Contrast was not lacking in the group kno Sequitur's
March 18 concert of Music on Judaic Themes[[, also at Merkin]. Artistic Director Howard Meltzer opened the program conducting a woodwind quintet in his own music underscoring three passages from Arnold Wesker's 1977 play Shylock, a modern retelling of The Merchant of Venice. Actor David Melville popped up from a seat in the audience and performed most of his lines as Antonio walking from one part of the auditorium to another, while tenor Paul Sperry in the title role stood at a music stand on stage, speaking in rhythm and singing--all of four notes. The play, which closed quickly after its star, Zero Mostel, died following the first preview performance, may deserve better.

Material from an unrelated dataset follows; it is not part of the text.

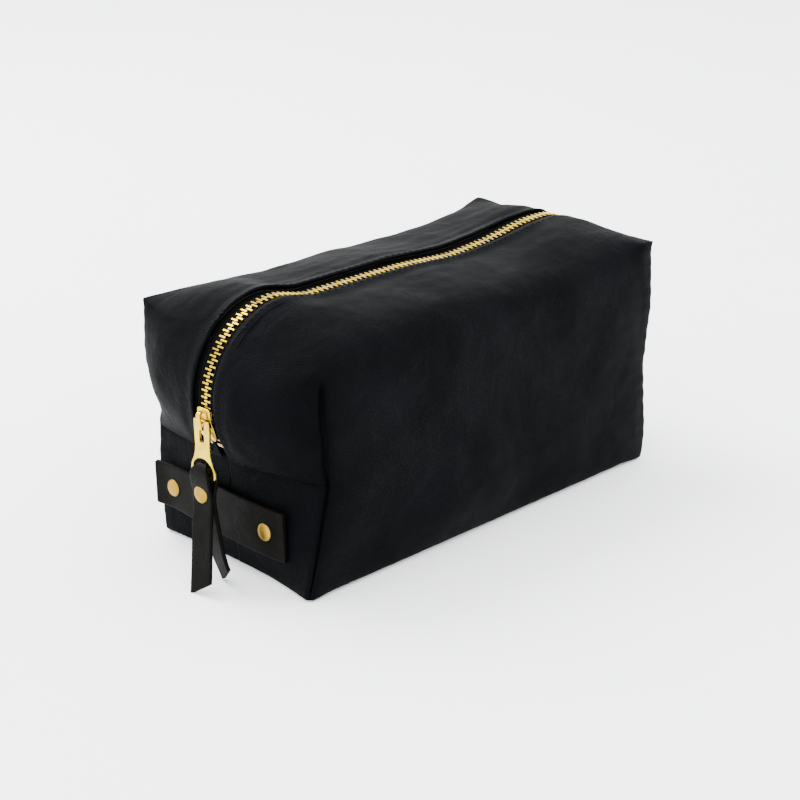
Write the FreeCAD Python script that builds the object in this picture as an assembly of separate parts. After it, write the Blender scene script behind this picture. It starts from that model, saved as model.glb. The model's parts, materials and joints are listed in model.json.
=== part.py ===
# Shaving kit bag: a boxed canvas pouch that closes with one metal zip over the top.
# X runs across the width, Y along the length (front end at -Y), Z up.
# The origin is the centre of the base, on the surface the bag stands on.
import FreeCAD, Part
import math
import os

V = FreeCAD.Vector

# ---- overall sizes (mm)
BASE_HALF_LENGTH = 110.0    # base corner to the centre
BASE_HALF_WIDTH = 53.0
SIDE_HALF_WIDTH = 58.0      # widest part of the side walls
TOP_HALF_WIDTH = 55.0       # at the top edges
CORNER_Y = 114.0            # the four upright seams
CROWN_Z = 126.6             # top surface along the zip
TOP_EDGE_Z = CROWN_Z - 6.1  # top edge at the side walls
SEAM_Z = 54.0               # end seam between the lower and upper panels
BEND_RADIUS = 42.6          # how tightly the top rolls over into each end
BEND_Y = 86.0               # centre of that roll, at +Y and -Y
BEND_Z = CROWN_Z - BEND_RADIUS
SHOULDER_Z = SEAM_Z + 3.2   # the roll starts just above the end seam

# ---- fabric layers, each as a depth below the outer surface
CANVAS = 1.2
TAPE = 0.6
LINING = 0.6
BINDING = 1.2
LAYER_AIR = 0.05            # air between two layers of cloth
TAPE_TOP = CANVAS + LAYER_AIR
LINING_TOP = TAPE_TOP + TAPE + LAYER_AIR
BINDING_TOP = LINING_TOP + LINING + LAYER_AIR
PANEL_GAP = 0.3             # open line between lower and upper panels
SLOT_HALF = 5.6             # canvas edge to the zip's centre line
LINING_SLOT_HALF = 7.0
TAPE_HALF = 13.0
TAPE_EDGE = 1.05            # beaded edge held in the teeth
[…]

Four moving texts in Italian by Primo Levi could hardly have received a better setting than they were given by composer Simon Bainbridge, performed movingly by mezzo-soprano Mary Nessinger, accompanied by Jo-Ann Sternberg, clarinet; Daniel Panner, viola; and Sara Laimon, piano. Panner, Laimon, bassist Jeremy McCoy, and other members of the Magellan Quartet also put their heart and soul into the performance of Jonathan Kramer's Remembrance of a People, inspired by the poetry of Roger B. Goodman and--at least indirectly, musically--by the teacher of Kramer's teacher Leon Kirchner: Ernest Bloch. The music itself is full of dramatic indications, enabling the players to extract by association human emotions from pure, absolute music. The poet read the poems himself, in a dry tone that, for this listener at least, did not enhance their dramatic quality.

As the finale, with the Magellan Quartet off to the side, solo dancer and choreographer Rebecca Stenn stole the show in Osvaldo Golijov's Yiddishbbuk[, as she had in Peter Maxwell Davies' Vesalii Icones at the Sonic Boom last November], by dancing uninhibitedly all over the stage in a transparent slip which, when it rode up, revealed nothing but panties underneath. A pert little wave "goodbye" before the final blackout brought cheers and whistles from the amused, nearly full auditorium.